Information supplied:
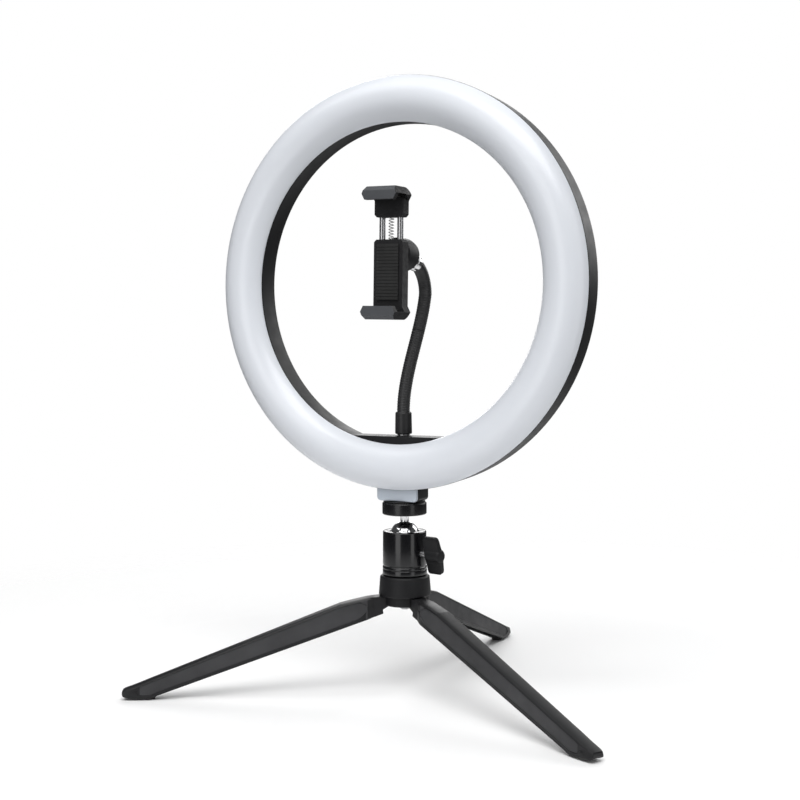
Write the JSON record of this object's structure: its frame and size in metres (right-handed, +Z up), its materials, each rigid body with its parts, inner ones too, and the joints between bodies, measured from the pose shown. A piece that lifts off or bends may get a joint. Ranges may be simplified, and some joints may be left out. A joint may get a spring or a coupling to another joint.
{
  "type": "ring light",
  "caption": "Tabletop ring light on a small folding tripod with a locking ball head, and a phone clamp on a bendable neck in the middle of the ring.",
  "frame": {"origin": "middle of the footprint's bounding box, on the floor the feet stand on", "axes": "+Z up, the ring's light side faces -Y, +X to the right seen from the light side"},
  "size_m": [0.3164, 0.2838, 0.3914],
  "materials": {
    "matte_black": "moulded matt black, slight sheen",
    "shell_black": "moulded satin black",
    "opal": "opal white, soft gloss",
    "gloss_black": "glossy black lacquer on turned metal",
    "nylon": "natural nylon",
    "chrome": "bright chrome plate",
    "steel": "plain steel",
    "brass": "turned brass",
    "rubber": "black rubber",
    "board": "white circuit board"
  },
  "bodies": {
    "tripod": {"hub": "matte_black", "collar": "matte_black", "centre_bolt": "steel", "pin_left": "steel", "pin_right": "steel", "pin_back": "steel"},
    "leg_left": {"leg_left": "matte_black", "foot_left": "rubber"},
    "leg_right": {"leg_right": "matte_black", "foot_right": "rubber"},
    "leg_back": {"leg_back": "matte_black", "foot_back": "rubber"},
    "head": {"head_housing": "gloss_black", "ball_seat": "nylon"},
    "lock": {"lock_knob": "matte_black", "lock_screw": "steel"},
    "ball": {"ball_stem": "chrome"},
    "disc": {"head_disc": "gloss_black", "disc_pad": "rubber"},
    "ring": {"rear_housing": "shell_black", "diffuser": "opal", "led_board": "board", "housing_screw_1": "steel", "housing_screw_2": "steel", "housing_screw_3": "steel", "housing_screw_4": "steel", "housing_screw_5": "steel", "housing_screw_6": "steel", "housing_screw_7": "steel", "housing_screw_8": "steel", "tab_insert": "brass", "shelf_insert": "brass", "neck_stud": "steel", "cable_gland": "rubber"},
    "neck_low": {"neck_sleeve": "matte_black", "neck_1": "rubber"},
    "neck_mid": {"neck_2": "rubber"},
    "neck_high": {"neck_3": "rubber"},
    "neck_top": {"neck_4": "rubber", "neck_ball_stud": "chrome"},
    "clamp_nut": {"socket_nut": "matte_black"},
    "clamp": {"clamp_body": "matte_black", "lower_pad": "rubber", "back_pad": "rubber", "clamp_spring": "steel"},
    "jaw": {"upper_jaw": "matte_black", "upper_pad": "rubber", "guide_rod_left": "steel", "guide_rod_right": "steel"}
  },
  "joints": [
    {"name": "leg_left_fold", "type": "hinge", "parent": "tripod", "child": "leg_left", "pos_m": [-0.01412, -0.04422, 0.0602], "axis": [0.553, -0.8332, 0], "range_deg": [0, 69]},
    {"name": "leg_right_fold", "type": "hinge", "parent": "tripod", "child": "leg_right", "pos_m": [0.00403, -0.04309, 0.0602], "axis": [0.4451, 0.8955, 0], "range_deg": [0, 69]},
    {"name": "leg_back_fold", "type": "hinge", "parent": "tripod", "child": "leg_back", "pos_m": [-0.00603, -0.02794, 0.0602], "axis": [-0.9981, -0.0623, 0], "range_deg": [0, 69]},
    {"name": "head_pan", "type": "hinge", "parent": "tripod", "child": "head", "pos_m": [-0.00537, -0.03841, 0.0904], "axis": [0, 0, 1], "continuous": true},
    {"name": "lock_turn", "type": "hinge", "parent": "head", "child": "lock", "pos_m": [-0.00537, -0.03841, 0.0904], "axis": [0.9816, -0.1908, 0], "continuous": true},
    {"name": "ball_tilt", "type": "hinge", "parent": "head", "child": "ball", "pos_m": [-0.00537, -0.03841, 0.1014], "axis": [1, 0, 0], "range_deg": [-45, 45]},
    {"name": "disc_turn", "type": "hinge", "parent": "ball", "child": "disc", "pos_m": [-0.00537, -0.03841, 0.119], "axis": [0, 0, 1], "continuous": true},
    {"name": "ring_swivel", "type": "hinge", "parent": "ball", "child": "ring", "pos_m": [-0.00537, -0.03841, 0.1268], "axis": [0, 0, 1], "continuous": true},
    {"name": "neck_turn", "type": "hinge", "parent": "ring", "child": "neck_low", "pos_m": [-0.00537, -0.03902, 0.17], "axis": [0, 0, 1], "range_deg": [-90, 90]},
    {"name": "neck_bend_low", "type": "hinge", "parent": "neck_low", "child": "neck_mid", "pos_m": [-0.00158, -0.03631, 0.21194], "axis": [1, 0, 0], "range_deg": [-20, 20]},
    {"name": "neck_bend_mid", "type": "hinge", "parent": "neck_mid", "child": "neck_high", "pos_m": [0.00616, -0.03079, 0.25325], "axis": [0, 1, 0], "range_deg": [-20, 20]},
    {"name": "neck_bend_high", "type": "hinge", "parent": "neck_high", "child": "neck_top", "pos_m": [0.00638, -0.03476, 0.26767], "axis": [1, 0, 0], "range_deg": [-20, 20]},
    {"name": "clamp_tilt", "type": "hinge", "parent": "neck_top", "child": "clamp_nut", "pos_m": [0.00638, -0.06023, 0.27878], "axis": [1, 0, 0], "range_deg": [-45, 15]},
    {"name": "clamp_roll", "type": "hinge", "parent": "clamp_nut", "child": "clamp", "pos_m": [0.00638, -0.06023, 0.27878], "axis": [0, 1, 0], "continuous": true},
    {"name": "jaw_slide", "type": "slide", "parent": "clamp", "child": "jaw", "axis": [0.0215, 0, 0.9998], "range_m": [-0.0122, 0.0178], "stiffness_N_per_m": 60, "springref_m": -0.0322, "deforming": ["clamp_spring"]}
  ]
}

Given problem: Copy out the data shown above without altering anything.

Response to this exercise:
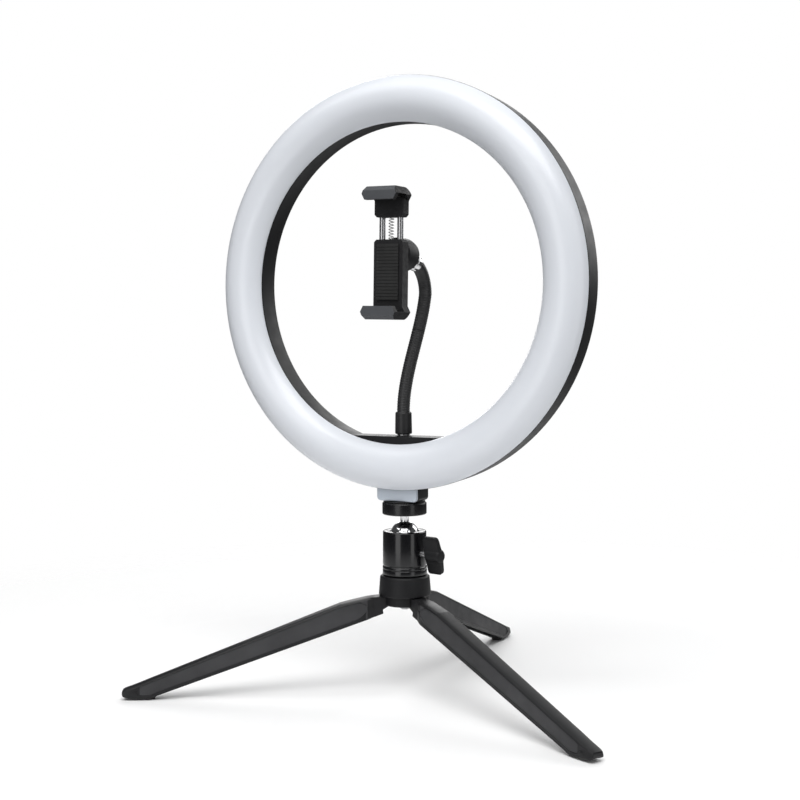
Write the JSON record of this object's structure: its frame and size in metres (right-handed, +Z up), its materials, each rigid body with its parts, inner ones too, and the joints between bodies, measured from the pose shown. A piece that lifts off or bends may get a joint. Ranges may be simplified, and some joints may be left out. A joint may get a spring or a coupling to another joint.
{
  "type": "ring light",
  "caption": "Tabletop ring light on a small folding tripod with a locking ball head, and a phone clamp on a bendable neck in the middle of the ring.",
  "frame": {"origin": "middle of the footprint's bounding box, on the floor the feet stand on", "axes": "+Z up, the ring's light side faces -Y, +X to the right seen from the light side"},
  "size_m": [0.3164, 0.2838, 0.3914],
  "materials": {
    "matte_black": "moulded matt black, slight sheen",
    "shell_black": "moulded satin black",
    "opal": "opal white, soft gloss",
    "gloss_black": "glossy black lacquer on turned metal",
    "nylon": "natural nylon",
    "chrome": "bright chrome plate",
    "steel": "plain steel",
    "brass": "turned brass",
    "rubber": "black rubber",
    "board": "white circuit board"
  },
  "bodies": {
    "tripod": {"hub": "matte_black", "collar": "matte_black", "centre_bolt": "steel", "pin_left": "steel", "pin_right": "steel", "pin_back": "steel"},
    "leg_left": {"leg_left": "matte_black", "foot_left": "rubber"},
    "leg_right": {"leg_right": "matte_black", "foot_right": "rubber"},
    "leg_back": {"leg_back": "matte_black", "foot_back": "rubber"},
    "head": {"head_housing": "gloss_black", "ball_seat": "nylon"},
    "lock": {"lock_knob": "matte_black", "lock_screw": "steel"},
    "ball": {"ball_stem": "chrome"},
    "disc": {"head_disc": "gloss_black", "disc_pad": "rubber"},
    "ring": {"rear_housing": "shell_black", "diffuser": "opal", "led_board": "board", "housing_screw_1": "steel", "housing_screw_2": "steel", "housing_screw_3": "steel", "housing_screw_4": "steel", "housing_screw_5": "steel", "housing_screw_6": "steel", "housing_screw_7": "steel", "housing_screw_8": "steel", "tab_insert": "brass", "shelf_insert": "brass", "neck_stud": "steel", "cable_gland": "rubber"},
    "neck_low": {"neck_sleeve": "matte_black", "neck_1": "rubber"},
    "neck_mid": {"neck_2": "rubber"},
    "neck_high": {"neck_3": "rubber"},
    "neck_top": {"neck_4": "rubber", "neck_ball_stud": "chrome"},
    "clamp_nut": {"socket_nut": "matte_black"},
    "clamp": {"clamp_body": "matte_black", "lower_pad": "rubber", "back_pad": "rubber", "clamp_spring": "steel"},
    "jaw": {"upper_jaw": "matte_black", "upper_pad": "rubber", "guide_rod_left": "steel", "guide_rod_right": "steel"}
  },
  "joints": [
    {"name": "leg_left_fold", "type": "hinge", "parent": "tripod", "child": "leg_left", "pos_m": [-0.01412, -0.04422, 0.0602], "axis": [0.553, -0.8332, 0], "range_deg": [0, 69]},
    {"name": "leg_right_fold", "type": "hinge", "parent": "tripod", "child": "leg_right", "pos_m": [0.00403, -0.04309, 0.0602], "axis": [0.4451, 0.8955, 0], "range_deg": [0, 69]},
    {"name": "leg_back_fold", "type": "hinge", "parent": "tripod", "child": "leg_back", "pos_m": [-0.00603, -0.02794, 0.0602], "axis": [-0.9981, -0.0623, 0], "range_deg": [0, 69]},
    {"name": "head_pan", "type": "hinge", "parent": "tripod", "child": "head", "pos_m": [-0.00537, -0.03841, 0.0904], "axis": [0, 0, 1], "continuous": true},
    {"name": "lock_turn", "type": "hinge", "parent": "head", "child": "lock", "pos_m": [-0.00537, -0.03841, 0.0904], "axis": [0.9816, -0.1908, 0], "continuous": true},
    {"name": "ball_tilt", "type": "hinge", "parent": "head", "child": "ball", "pos_m": [-0.00537, -0.03841, 0.1014], "axis": [1, 0, 0], "range_deg": [-45, 45]},
    {"name": "disc_turn", "type": "hinge", "parent": "ball", "child": "disc", "pos_m": [-0.00537, -0.03841, 0.119], "axis": [0, 0, 1], "continuous": true},
    {"name": "ring_swivel", "type": "hinge", "parent": "ball", "child": "ring", "pos_m": [-0.00537, -0.03841, 0.1268], "axis": [0, 0, 1], "continuous": true},
    {"name": "neck_turn", "type": "hinge", "parent": "ring", "child": "neck_low", "pos_m": [-0.00537, -0.03902, 0.17], "axis": [0, 0, 1], "range_deg": [-90, 90]},
    {"name": "neck_bend_low", "type": "hinge", "parent": "neck_low", "child": "neck_mid", "pos_m": [-0.00158, -0.03631, 0.21194], "axis": [1, 0, 0], "range_deg": [-20, 20]},
    {"name": "neck_bend_mid", "type": "hinge", "parent": "neck_mid", "child": "neck_high", "pos_m": [0.00616, -0.03079, 0.25325], "axis": [0, 1, 0], "range_deg": [-20, 20]},
    {"name": "neck_bend_high", "type": "hinge", "parent": "neck_high", "child": "neck_top", "pos_m": [0.00638, -0.03476, 0.26767], "axis": [1, 0, 0], "range_deg": [-20, 20]},
    {"name": "clamp_tilt", "type": "hinge", "parent": "neck_top", "child": "clamp_nut", "pos_m": [0.00638, -0.06023, 0.27878], "axis": [1, 0, 0], "range_deg": [-45, 15]},
    {"name": "clamp_roll", "type": "hinge", "parent": "clamp_nut", "child": "clamp", "pos_m": [0.00638, -0.06023, 0.27878], "axis": [0, 1, 0], "continuous": true},
    {"name": "jaw_slide", "type": "slide", "parent": "clamp", "child": "jaw", "axis": [0.0215, 0, 0.9998], "range_m": [-0.0122, 0.0178], "stiffness_N_per_m": 60, "springref_m": -0.0322, "deforming": ["clamp_spring"]}
  ]
}